For many women these encounters are objectionable. They are harmful. They are upsetting. While the example above is the often cited seemingly benign version of misogyny and street harassment, there are countless examples of women experiencing much more serious incidents.  For example, we know from Laura Bates’ study on “Everyday Sexism” that like many other forms of hate crime, misogynistic abuse sits on a spectrum and can range from the shouting of explicit words to unwanted touching and aggressive sexual advances. Such offensive behaviour has typically been downplayed as “normal” and “low level” so that victims who feel uncomfortable are deemed to be overreacting. This is similar to other forms of hate crime, where often smaller incidents are normalised by victims as part of everyday life and have a cumulative effect over time.  As Bates describes, this means that we end up accepting a status quo where women are expected to moderate their daily behaviour (Bates, 2015). This minimising of women’s experiences is something that Nottinghamshire Police Force is trying to discourage. This is not necessarily about a punitive response, but rather a police force recognising a problem and offering support to victims. It will also allow the police to plot any geographic areas where women might be targeted. It is telling that the approach of Nottinghamshire Police has been widely supported by many women’s organisations including the Fawcett Society and Women’s Aid.  It has emerged from a partnership of victim groups and NGO’s working with the Police to tackle a real problem. These exist as part of a wider global movement to highlight misogyny and street harassment such as Hollaback!

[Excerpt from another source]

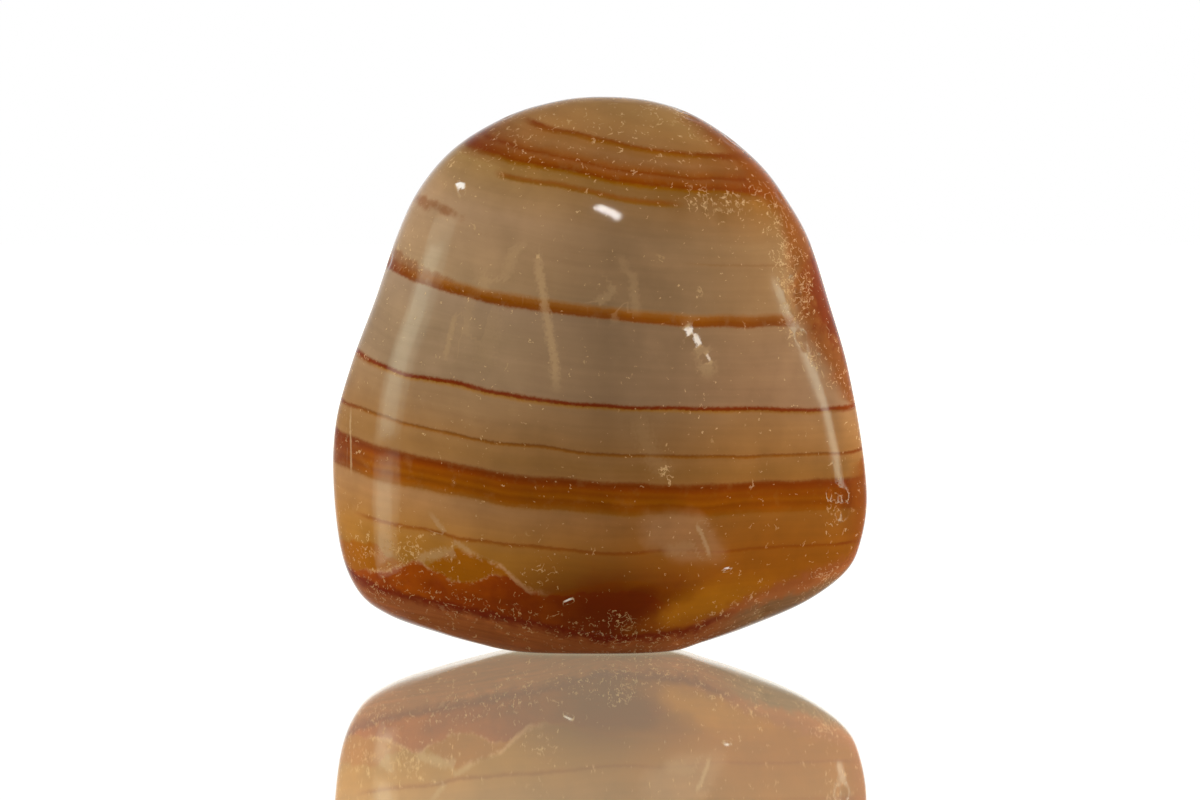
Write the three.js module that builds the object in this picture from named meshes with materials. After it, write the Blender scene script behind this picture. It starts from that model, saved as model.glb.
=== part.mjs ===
// A tumbled sardonyx: a rounded, flattened pyramid of banded chalcedony that stands on its worn foot.
// Millimetres, +Z up, the broad banded face looks along -Y. The origin is on the ground, under the middle of the stone.
import * as THREE from "three";
import { mergeVertices } from "three/addons/utils/BufferGeometryUtils.js";

// Outline of the stone seen along +Y, as x and z, clockwise from the crown.
// Its lowest points lie under the ground, where the foot is worn off.
const OUTLINE = [
  [0.1, 30.0], [3.1, 29.7], [5.8, 28.6], [8.5, 26.5], [10.2, 24.3], [11.4, 22.1], [12.4, 19.0], [13.4, 15.6],
  [14.2, 11.4], [14.5, 8.3], [14.2, 6.0], [13.4, 4.3], [11.3, 2.7], [8.4, 1.4], [5.6, 0.4], [2.0, -0.8],
  [-2.5, -0.8], [-5.5, 0.0], [-8.6, 0.9], [-11.4, 1.9], [-13.1, 3.2], [-14.1, 5.6], [-14.5, 9.6], [-14.3, 12.6],
  [-13.4, 15.8], [-12.2, 19.0], [-11.1, 22.2], [-9.9, 24.8], [-8.0, 27.1], [-5.3, 28.8], [-2.6, 29.7],
];
const MIDDLE_HEIGHT = 13.0; // height of the point that the outline is measured round

// Worn faces. Each is a plane: its depth at the middle, and what that gains for each mm of x and of z.
const FRONT_FACES = [
  { depth: 8.8, alongX: 0.25, alongZ: 0.03 }, // broad left face
  { depth: 8.5, alongX: -0.37, alongZ: 0.07 }, // broad right face
  { depth: 17.6, alongX: 0.0, alongZ: -0.74 }, // crown
  { depth: 17.0, alongX: 0.95, alongZ: 0.0 }, // left flank
  { depth: 12.8, alongX: 0.0, alongZ: 0.5 }, // underside
];
const BACK_FACES = [
  { depth: 8.9, alongX: 0.16, alongZ: -0.03 }, // broad face behind the left side
  { depth: 9.1, alongX: -0.2, alongZ: 0.02 }, // broad face behind the right side
  { depth: 16.5, alongX: 0.0, alongZ: -0.7 }, // crown
  { depth: 15.5, alongX: -0.8, alongZ: 0.0 }, // right flank
  { depth: 12.8, alongX: 0.0, alongZ: 0.5 }, // underside
];
const FACE_SHARPNESS = 9; // a higher power leaves a sharper ridge between two faces
const THINNEST = 0.5; // least depth that a face may reach, far outside its own part of the stone
const SIDE_FULLNESS = 3.0; // power of the rounding from face to rim: 2 is an ellipse, more is squarer
const END_FULLNESS = 0.7; // what crown and foot add to that power

const CURVE_STEPS = 24; // points of the outline's curve for each of its given points
const MESH_DETAIL = 18; // cuts of each edge of the icosahedron that the mesh starts from

// The outline's distance from the middle, as a list of [angle, distance] that goes once round.
function outlineReach() {
  const corners = OUTLINE.map(([x, z]) => new THREE.Vector3(x, 0, z - MIDDLE_HEIGHT));
  const curve = new THREE.CatmullRomCurve3(corners, true, "catmullrom", 0.5);
  const around = curve.getPoints(CURVE_STEPS * OUTLINE.length).slice(1);
  return around.map((p) => [Math.atan2(p.z, p.x), Math.hypot(p.x, p.z)]).sort((a, b) => a[0] - b[0]);
}

// The distance at one angle, read from that list by straight interpolation.
function reachAt(reach, angle) {
  const after = reach.findIndex(([known]) => known >= angle);
  const [highAngle, high] = reach[after < 0 ? 0 : after];
  const [lowAngle, low] = reach.at((after < 0 ? 0 : after) - 1);
  const span = THREE.MathUtils.euclideanModulo(highAngle - lowAngle, 2 * Math.PI);
  const part = THREE.MathUtils.euclideanModulo(angle - lowAngle, 2 * Math.PI) / span;
  return THREE.MathUtils.lerp(low, high, part);
}

// How deep the stone is at x and z: the least of the faces' depths, with the ridges between them rounded.
function faceDepth(faces, x, z) {
  const total = faces.reduce((sum, { depth, alongX, alongZ }) => {
    const plane = Math.max(depth + alongX * x + alongZ * z, THINNEST);
    return sum + plane ** -FACE_SHARPNESS;
  }, 0);
  return total ** (-1 / FACE_SHARPNESS);
}

// Moves a point of the unit sphere to the surface of the stone. Seen along +Y the sphere's disc is stretched
// to the outline, and its depth becomes that of the worn faces, rounded off towards the rim.
function toStone(point, reach) {
  const fromMiddle = Math.min(Math.hypot(point.x, point.z), 1);
  const angle = Math.atan2(point.z, point.x);
  const distance = fromMiddle * reachAt(reach, angle);
  const x = distance * Math.cos(angle);
  const z = distance * Math.sin(angle);
  const fullness = SIDE_FULLNESS + END_FULLNESS * Math.sin(angle) ** 2;
  const rounding = (1 - fromMiddle ** fullness) ** (1 / fullness);
  const depth = point.y < 0 ? -faceDepth(FRONT_FACES, x, z) : faceDepth(BACK_FACES, x, z);
  point.set(x, depth * rounding, Math.max(z + MIDDLE_HEIGHT, 0));
}

function stoneGeometry() {
  const sphere = new THREE.IcosahedronGeometry(1, MESH_DETAIL);
  sphere.deleteAttribute("normal");
  sphere.deleteAttribute("uv");
  const geometry = mergeVertices(sphere, 1e-5);
  const reach = outlineReach();
  const positions = geometry.getAttribute("position");
  const point = new THREE.Vector3();
  for (let i = 0; i < positions.count; i++) {
    point.fromBufferAttribute(positions, i);
    toStone(point, reach);
    positions.setXYZ(i, point.x, point.y, point.z);
  }
  geometry.computeVertexNormals();
  return geometry;
}

const polishedChalcedony = new THREE.MeshStandardMaterial({ color: 0x9c7248, roughness: 0.2, metalness: 0.0 });

const stone = new THREE.Mesh(stoneGeometry(), polishedChalcedony);
stone.name = "sardonyx_stone";

const group = new THREE.Group();
group.add(stone);

export default group;
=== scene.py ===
"""A tumbled sardonyx standing on a pale glossy floor in soft side light.

The stone is worked out in millimetres with the formula of its solid, given fine worn relief, and put into
the mesh in metres. Where its stains, healed cracks, wear, painted shade, painted glow and painted glints lie
is worked out at each point of the mesh and kept as attributes, which the stone's material reads.
"""

import bpy
import numpy as np
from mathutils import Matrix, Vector


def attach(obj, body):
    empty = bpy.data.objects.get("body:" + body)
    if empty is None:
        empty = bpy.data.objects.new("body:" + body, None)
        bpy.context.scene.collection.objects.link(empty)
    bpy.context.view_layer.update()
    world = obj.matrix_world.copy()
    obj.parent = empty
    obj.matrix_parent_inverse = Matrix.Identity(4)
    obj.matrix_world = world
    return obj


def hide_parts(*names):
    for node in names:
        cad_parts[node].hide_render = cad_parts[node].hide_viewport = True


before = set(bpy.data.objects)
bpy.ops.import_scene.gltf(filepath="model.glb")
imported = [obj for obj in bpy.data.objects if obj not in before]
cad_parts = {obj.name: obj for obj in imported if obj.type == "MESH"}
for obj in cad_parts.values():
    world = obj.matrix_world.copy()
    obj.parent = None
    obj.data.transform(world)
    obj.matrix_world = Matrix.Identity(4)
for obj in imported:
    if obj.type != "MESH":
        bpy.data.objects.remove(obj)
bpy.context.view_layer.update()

MM = 0.001  # metres in a millimetre
RANDOM_SEED = 11

# Camera: on the level of the stone's upper half, looking 2 degrees down
CAMERA_PLACE = (0.0, -300.0, 23.5)
CAMERA_TARGET = (0.0, 0.0, 13.53)
CAMERA_LENS = 166.4  # focal length in mm
CAMERA_SENSOR = 36.0  # width in mm
CAMERA_NEAR = 10.0  # nearest distance that is seen, in mm

# Lamps: linear colours, and the place in mm that they point at where none is given
WHITE = (1.0, 1.0, 1.0)
STRIP_COLOUR = (0.92, 1.0, 0.78)
LIT_MIDDLE = (0, 0, 14)

# Floor, in mm: half width, the distances from the stone where its glow is weakest and strongest, and both
# strengths. The glow is painted light, a pale veil over the floor's mirror image; being weakest near the
# stone, it also paints a soft darker halo round it.
FLOOR_HALF = 4000.0
FLOOR_GLOW_REACH = (90.0, 500.0)
FLOOR_GLOW = (0.19, 0.7)

# Outline of the stone seen along +Y, as x and z, clockwise from the crown
OUTLINE = [
    (0.1, 30.0), (3.1, 29.7), (5.8, 28.6), (8.5, 26.5), (10.2, 24.3), (11.4, 22.1), (12.4, 19.0),
    (13.4, 15.6), (14.2, 11.4), (14.5, 8.3), (14.2, 6.0), (13.4, 4.3), (11.3, 2.7), (8.4, 1.4),
    (5.6, 0.4), (2.0, -0.8), (-2.5, -0.8), (-5.5, 0.0), (-8.6, 0.9), (-11.4, 1.9), (-13.1, 3.2),
    (-14.1, 5.6), (-14.5, 9.6), (-14.3, 12.6), (-13.4, 15.8), (-12.2, 19.0), (-11.1, 22.2),
    (-9.9, 24.8), (-8.0, 27.1), (-5.3, 28.8), (-2.6, 29.7),
]
MIDDLE_HEIGHT = 13.0  # height of the point that the outline is measured round
CURVE_STEPS = 24  # points of the outline's curve for each of its given points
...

This type of misogynistic behaviour has a lot in common with other forms of hate crime. Firstly, the victims are targeted simply because of their identity. As Nottinghamshire Police noted, these are “Incidents against women that are motivated by an attitude of a man towards a woman and includes behaviour targeted towards a woman by men simply because they are a woman.” The targeting often has the outcome (even subconsciously) of putting women in their place and to remind them that they are sexual objects. My personal experiences of such harassment have always occurred when I have been alone, again highlighting how they are connected to exploiting the vulnerability of the lone woman. In the past when I have responded by ignoring them I have had “fucking bitch” shouted at me for my seemingly inappropriate reaction. I’ve had a car follow me home after I swore at the driver and passenger for making comments about my appearance. Such speedy escalation is not uncommon in these misogynistic encounters. Cabaret and Burlesque hostess Lili La Scala documented her journey home on a train one night. Titled “Creeps on a Train” she wrote about how 5 men began to talk at her and about her by beginning with compliments such as “you’re beautiful” to “are you naked under your coat”, “I want to cum on your face” and then moved to direct insults such as “you stuck up bitch” in a matter of minutes. Tellingly, they then reverted to the banterists retort of “we’re only having a laugh”. This swift escalation of seemingly complimentary comments then increasingly sexualised exchanges is something that many women have experienced.  It is not the exception. It is not accidental.

Currently there is no legislation in Britain that includes gender as a category of hate crime. There have been discussions about its potential inclusion for a number of years but these have been tempered by caution over what might count as gendered hate (Gill and Mason-Bish, 2013). Part of the problem has been the scale of violence and abuse against women and the concern that it would consume all hate crime policy and budgets. However, a wider problem has been that gender abuse and misogyny is not seen as exceptional by many. That is why we are in a situation arguing – somewhat bizarrely – that if a woman is shouted at and called an offensive name in the street or has her body parts discussed by strangers in a public place she does not have to “take it as a compliment”. I say it is bizarre because it is not an argument we would make about street harassment on the basis of racism or homophobia. We would tell victims to report it to the police and that their discomfort and upset was understandable.  It is interesting to note that it is common practice for police forces across the country to add different victim groups to their hate crime policy, and many have done so with little fanfare. It is only in the case of misogynistic abuse that I find myself writing a defence of its inclusion. It is also of note that most news outlets reported on this by focusing on whether wolf whistling constituted a hate crime. This, I would argue was designed to move the debate away from whether men should change their behaviour and onto whether women needed to accept it or take it as a compliment.

As feminists we are often accused of taking the fun out of normal social interactions. That we don’t understand “banter” and want innocent “lads” locked up. That we are jealous of attractive women who get wolf whistled.  For some women, a wolf whistle might be the highlight of their day or might be taken as a compliment. If so, then they do not need the help and support of the police. However, if a woman feels threatened, avoids walking down a particular street or is intimidated then this is not a fun social interaction.  For many women their daily experiences are much more graphic and threatening. That cannot be acceptable and I am pleased the police are offering support to women who feel harmed.  We can only hope that this policy has a wider educative function to draw out the cultural norms which allow misogyny to be seen as normal.